-- Start Material for this exercise --

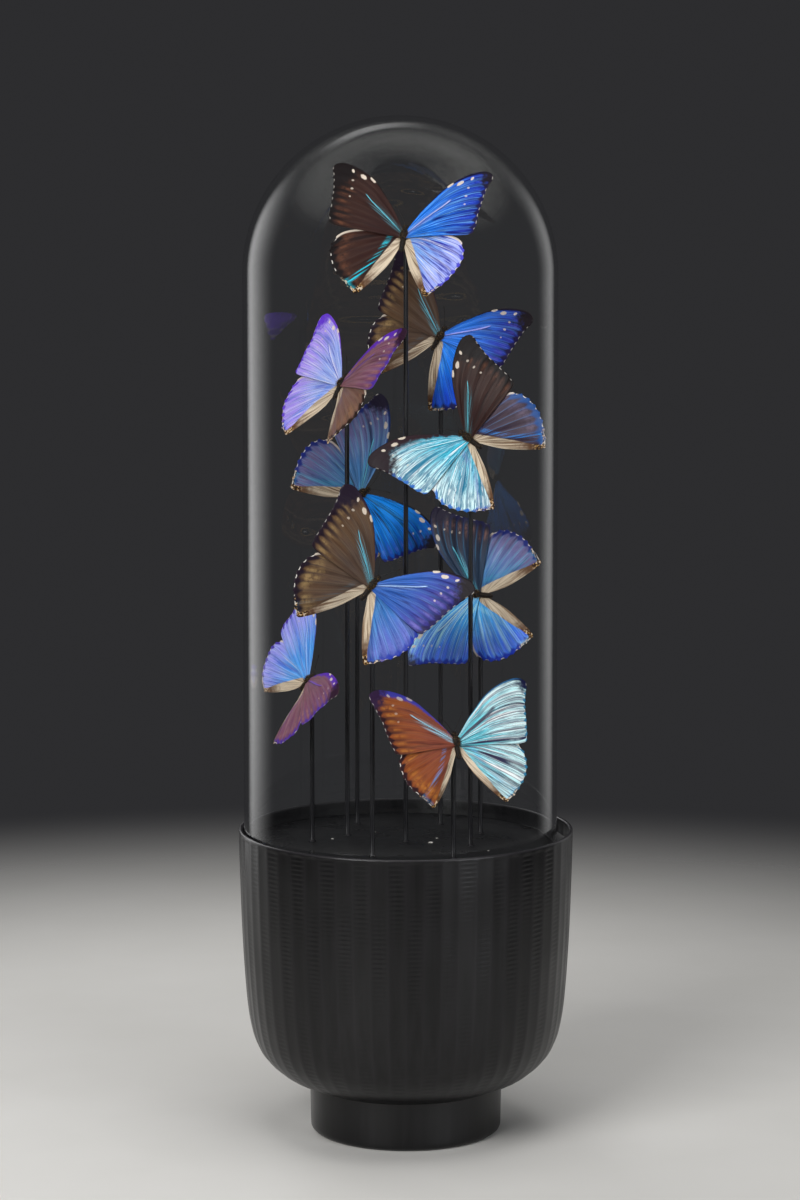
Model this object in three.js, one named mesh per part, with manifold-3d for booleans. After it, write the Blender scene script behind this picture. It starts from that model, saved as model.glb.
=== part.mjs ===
// Nine spread blue butterflies on thin rods, under a tall glass dome that stands in a black carved bowl.
// Millimetres, +Z up. The front is -Y. The origin is at the middle of the foot, on the surface it rests on.
import * as THREE from 'three';
import { mergeVertices } from 'three/addons/utils/BufferGeometryUtils.js';
import Module from 'manifold-3d';

const wasm = await Module();
wasm.setup();

// ---- driving dimensions -------------------------------------------------------------------------
const FIT = 0.3; // gap between pieces that touch

const RIM_HEIGHT = 194; // top of the bowl's rim above the table
const RIM_RADIUS = 106.8;
const RIM_WIDTH = 2.6; // width of the rim's flat top
const RECESS_DEPTH = 13.4; // from the rim down to the floor that the disc lies on
const WALL_FLATS = 60; // upright flats cut round the bowl
const FOOT_RADIUS = 61.5;
const FOOT_HEIGHT = 30;
const FOOT_EDGE = 3; // rounding of the foot's lower edge

const DISC_THICKNESS = 3.7;
const DISC_SEGMENTS = 40;

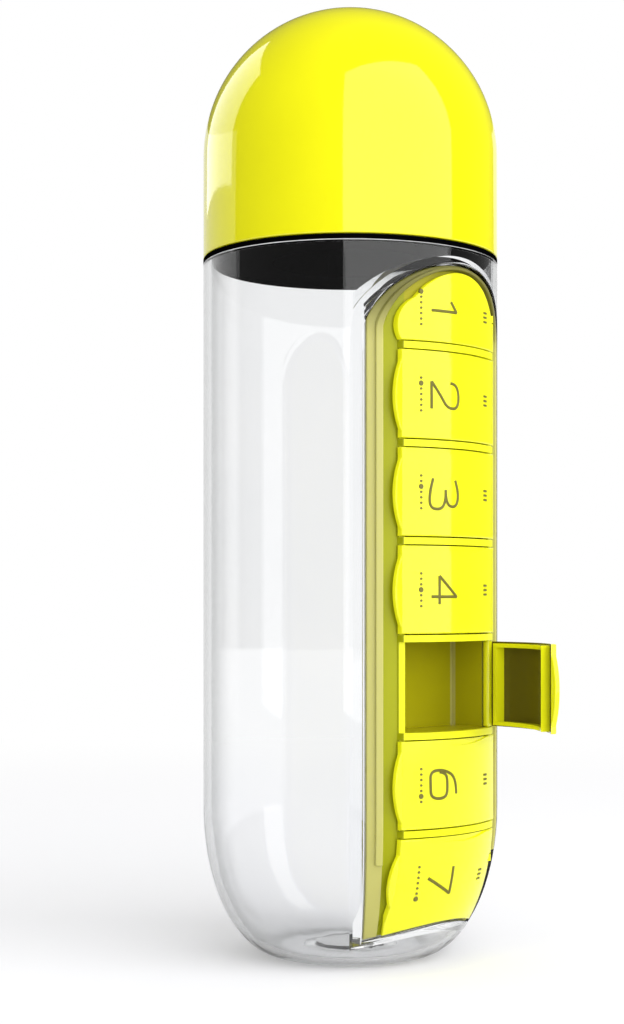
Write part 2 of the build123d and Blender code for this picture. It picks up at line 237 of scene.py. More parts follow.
class Zone(Enum):
    """Parts of a moulding that look unlike the rest, because its wall differs there."""

    TRAY_RIM = "tray rim"
    ARCH_RIM = "tray rim at the arch"
    TRAY_MOUTH = "tray mouth"
    BAY_INSIDE = "bay inside"
    LID_INSIDE = "lid inside"
    BAY_POCKET = "bay pocket"
    WINDOW_FRAME = "window frame"
    NECK = "neck and collar top"

    def mask(self, place: Place) -> bpy.types.NodeSocket:
        """Tell where the zone is.

        Args:
            place: The point on the bottle.

        Returns:
            1 in the zone, 0 elsewhere.
        """
        if self is Zone.TRAY_RIM:
            return self.rim_mask(place)
        if self is Zone.ARCH_RIM:
            return place.both(self.rim_mask(place), self.arch_mask(place))
        if self is Zone.LID_INSIDE:
            return self.plate_mask(place)
        mouth_floor = 35.85
        inner_front = (place.depth, -36.0, -17.8)
        shoulder = 176.0
        limits = {
            Zone.TRAY_MOUTH: ((place.across, 0.0, 16.35), (place.radius, mouth_floor, 40.0)),
            Zone.BAY_INSIDE: ((place.across, 0.0, 15.02), (place.radius, 0.0, mouth_floor)),
            Zone.BAY_POCKET: (
                (place.across, 0.0, 19.0),
                (place.radius, 0.0, 33.75),
                inner_front,
                (place.height, 9.5, shoulder),
            ),
            Zone.WINDOW_FRAME: (
                (place.across, 0.0, 30.0),
                (place.radius, 0.0, 35.3),
                inner_front,
                (place.height, 37.5, shoulder),
            ),
            Zone.NECK: ((place.radius, 20.5, 37.3), (place.height, 176.2, 200.0)),
        }
        masks = [place.between(value, low * MM, high * MM) for value, low, high in limits[self]]
        return reduce(place.both, masks)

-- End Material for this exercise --

[What to work on] All lines in the listing above from the line containing "Write part 2" to the line containing "of a moulding", inclusive, should be retyped exactly; no other lines should appear.

[Answer to the task]
Write part 2 of the build123d and Blender code for this picture. It picks up at line 237 of scene.py. More parts follow.
class Zone(Enum):
    """Parts of a moulding that look unlike the rest, because its wall differs there."""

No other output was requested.